A decree-law was issued on Sunday criminalizing the practice of money exchange without obtaining an official license. The new legislation will come into force one month after its publication in the official gazette, in accordance with constitutional procedures.

Decree-Law No. 162 of 2025 provides for the addition of a new Article (12 bis) to the Law Regulating Commercial Shop Licenses issued under Law No. 111 of 2013, introducing clear penal provisions for unlicensed money exchange activities.

According to the explanatory memorandum, criminal penalties are a fundamental tool for maintaining public order and safeguarding economic stability, stressing that legal provisions lose their deterrent effect if they are not accompanied by enforceable sanctions, reports Al-Rai daily.

The memorandum emphasized that unlicensed exchange practices go beyond administrative violations, posing direct risks to the integrity of the financial and economic system and undermining the ability of regulatory authorities to monitor cash flows and identify those involved.

The memorandum noted that money exchange activities have a direct impact on the movement of funds into and out of the country, and that most countries regulate the profession under the supervision of their central banks.

Despite the long-standing presence of money exchange activities in Kuwait, there has been no independent legislation specifically regulating the profession.

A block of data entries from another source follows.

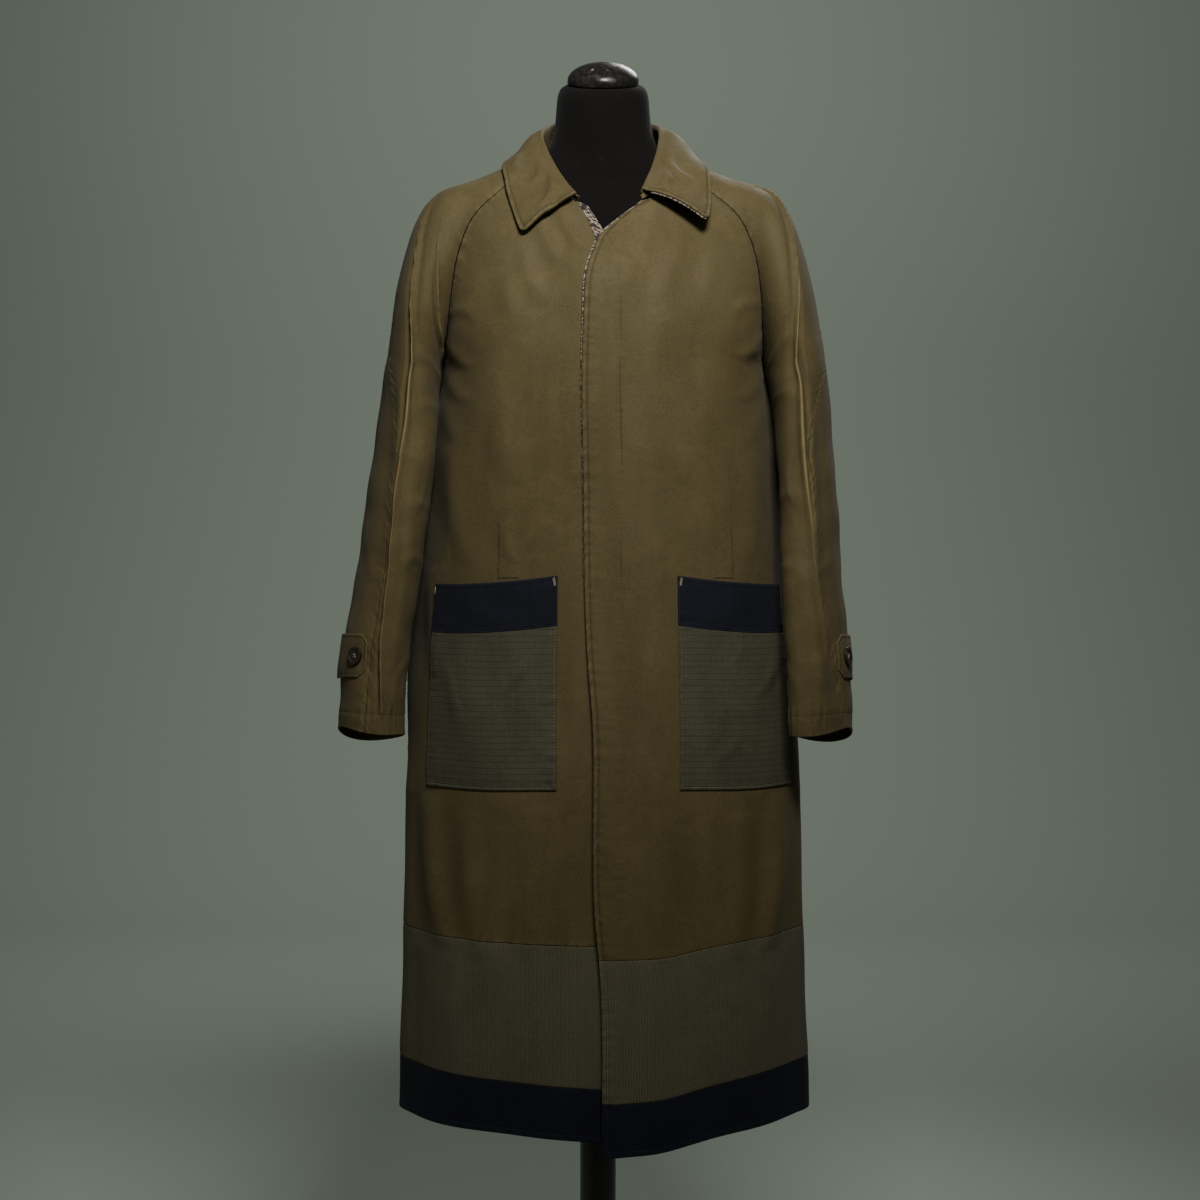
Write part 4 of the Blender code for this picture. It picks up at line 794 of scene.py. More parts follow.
def handled_cloth():
    """Broad patches, soft crumples and fine fuzz of a cloth that has been worn."""
    def build(tree, given):
        place = given["Vector"]
        long_way = add_node(tree, "ShaderNodeMapping", {"Vector": place, "Scale": (2.0, 2.0, 0.45)})
        patch = noise(tree, long_way.outputs[0], 11.0, 6.0, Roughness=0.62)
        bent = noise(tree, place, 22.0, 5.0, Roughness=0.62, Distortion=0.6)
        crumple = calc(tree, "ABSOLUTE", calc(tree, "SUBTRACT", bent, 0.5))
        return {"Patch": ramp_between(tree, patch, 0.32, 0.68),
                "Crumple": ramp_between(tree, crumple, 0.0, 0.10, 1.0, 0.0),
                "Grain": noise(tree, place, given["Grain"], 3.0, Roughness=0.7),
                "Swell": noise(tree, place, 14.0, 3.0, Roughness=0.5, Distortion=0.8)}

    return shader_group("Handled cloth", {"Vector": (VECTOR, None), "Grain": (FLOAT, 420.0)},
                        ["Patch", "Crumple", "Grain", "Swell"], build)


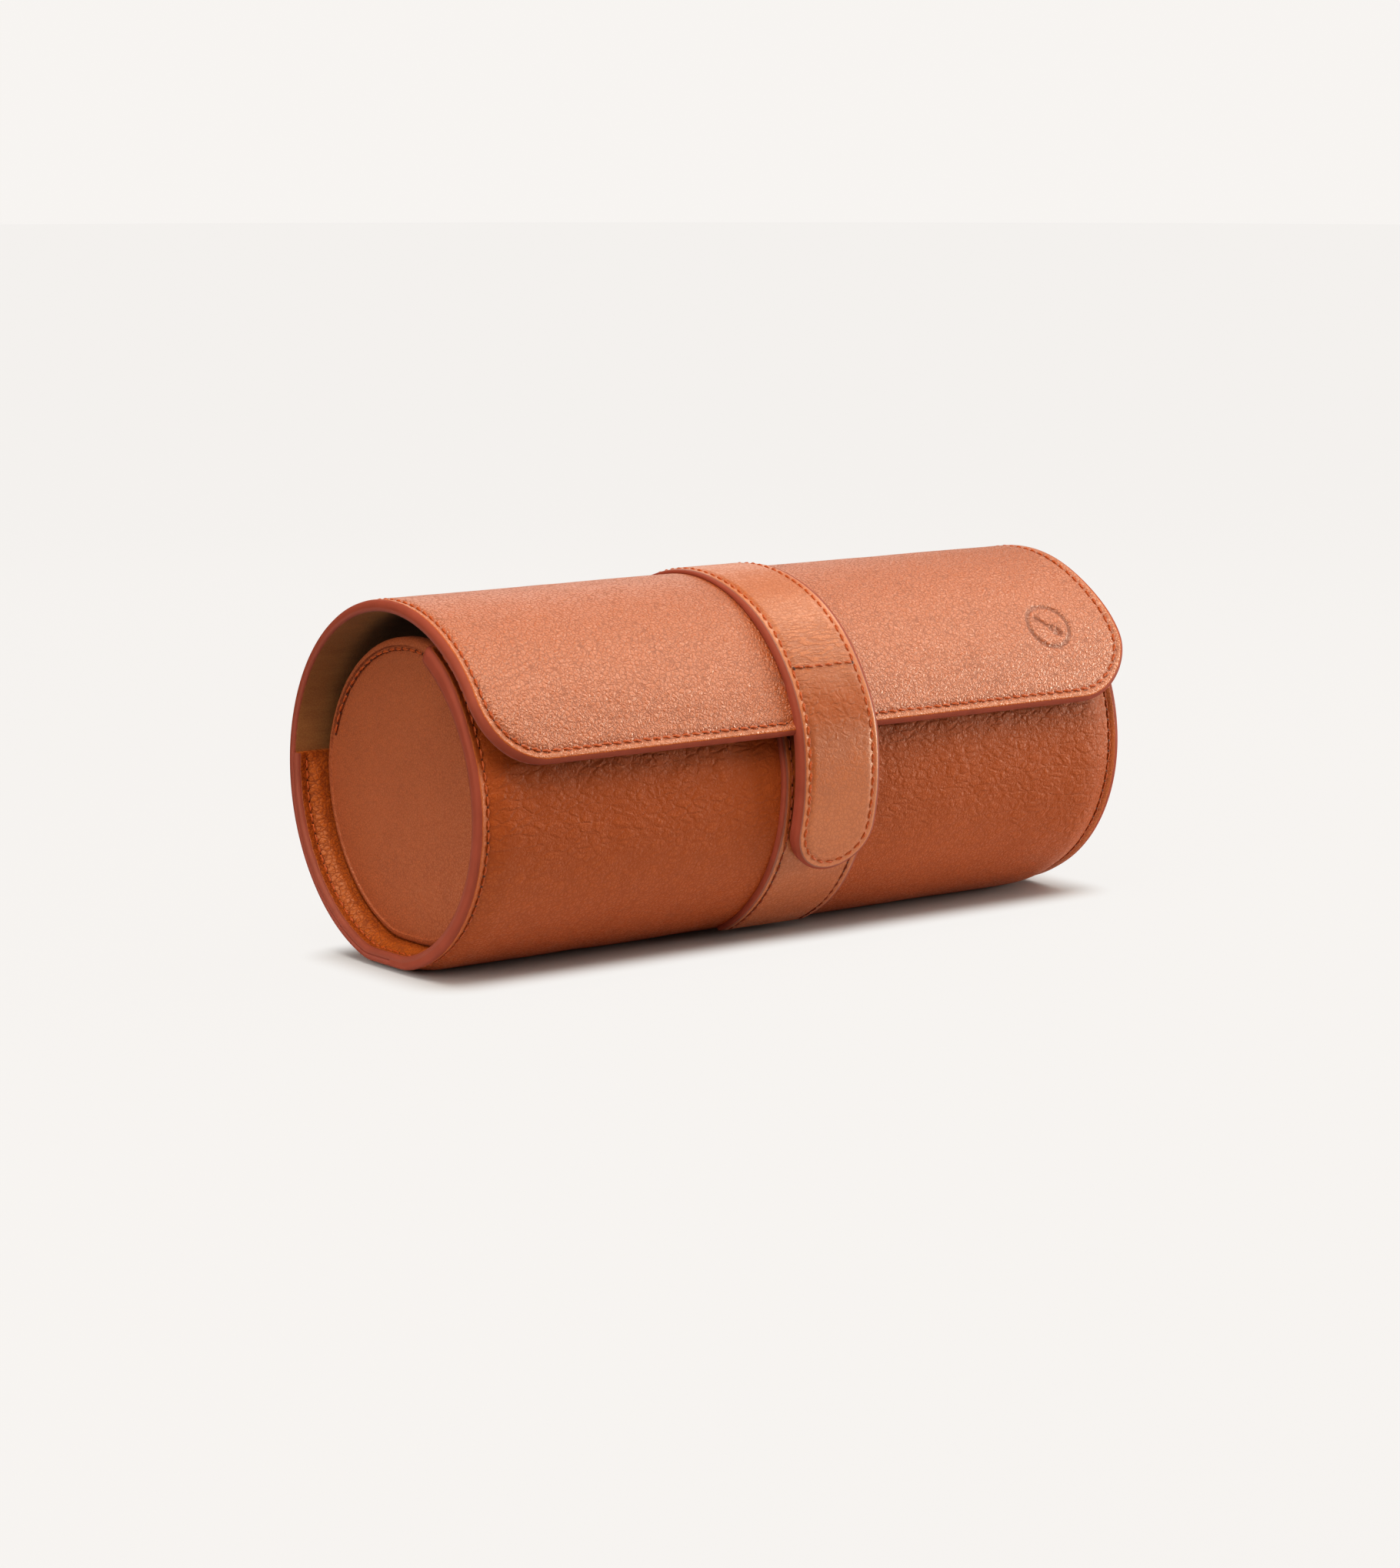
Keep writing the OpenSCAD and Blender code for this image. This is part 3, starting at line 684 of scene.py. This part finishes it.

It explained that the Ministry of Commerce and Industry is the competent authority for issuing licenses to practice money exchange under existing commercial licensing laws, yet many individuals and entities continue to engage in such activities without authorization, harming the economic interests of the State.

Under the new article, any natural person who engages in buying, selling, exchanging or transferring local or foreign currencies, inside or outside the country, without a license, shall face imprisonment for up to six months, a fine of up to 3,000 dinars, or both.

For private legal entities, the law stipulates a fine ranging from 5,000 to 20,000 dinars, with the possibility of ordering the closure of the establishment or its branches used in committing the violation.

The decree-law will take effect one month from the date of publication, in line with Article 178 of the Constitution, which requires laws to be published in the Official Gazette within two weeks of issuance and implemented one month thereafter.